David Cunliffe has done a guest post on the Rates Blog looking at Labour’s change in monetary policy … policy. [We have discussed this here, here, and here already].

As far as I can tell (tell me if I’m wrong), the content of the post boils down to this paragraph:

More importantly, acting alone it has not achieved inflation control alongside reasonable stability of exchange rates and money supply. Combined with an imbalanced tax structure, high real interest rates helped suck in hot money that drove the housing bubble.

Now, I don’t know why he’s mentioning the money supply unless he’s going back to inflation – so lets ignore that.  Exchange rate stability is not important – if the dollar is moving because commodity prices are moving (which they have been) then it helps to stabilise movements in the value of export prices.  This is a good thing.

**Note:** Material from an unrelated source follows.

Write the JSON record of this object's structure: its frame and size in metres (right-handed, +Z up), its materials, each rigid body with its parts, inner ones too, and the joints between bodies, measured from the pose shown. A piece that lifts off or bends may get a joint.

So we are left with the housing bubble.  I commented on the post with this:

Imbalanced tax structure – yes.

High interest rates – no.

An imbalanced tax structure with a lower OCR would have lead to a larger housing bubble. We are a small open economy, the supply of credit is infinite – the housing bubble stems from credit demand, which is declining in the OCR.

This is something people forget.  We are a small open economy.  The supply of credit at the world interest rate is infinite, no matter what our OCR is.  As a result, everything falls back to our “demand curve”.  Demand for housing credit is falling in the domestic interest rate – therefore, if our RBNZ increased the opportunity cost of bank lending by lowering the OCR it would lead to less borrowing to fund housing relative to otherwise.

We cannot blame monetary policy for the housing bubble (unless we feel they should have increased interest rate more).  I remember BERL making the same claim a while back, I was a bit unhappy with it then and I still am now.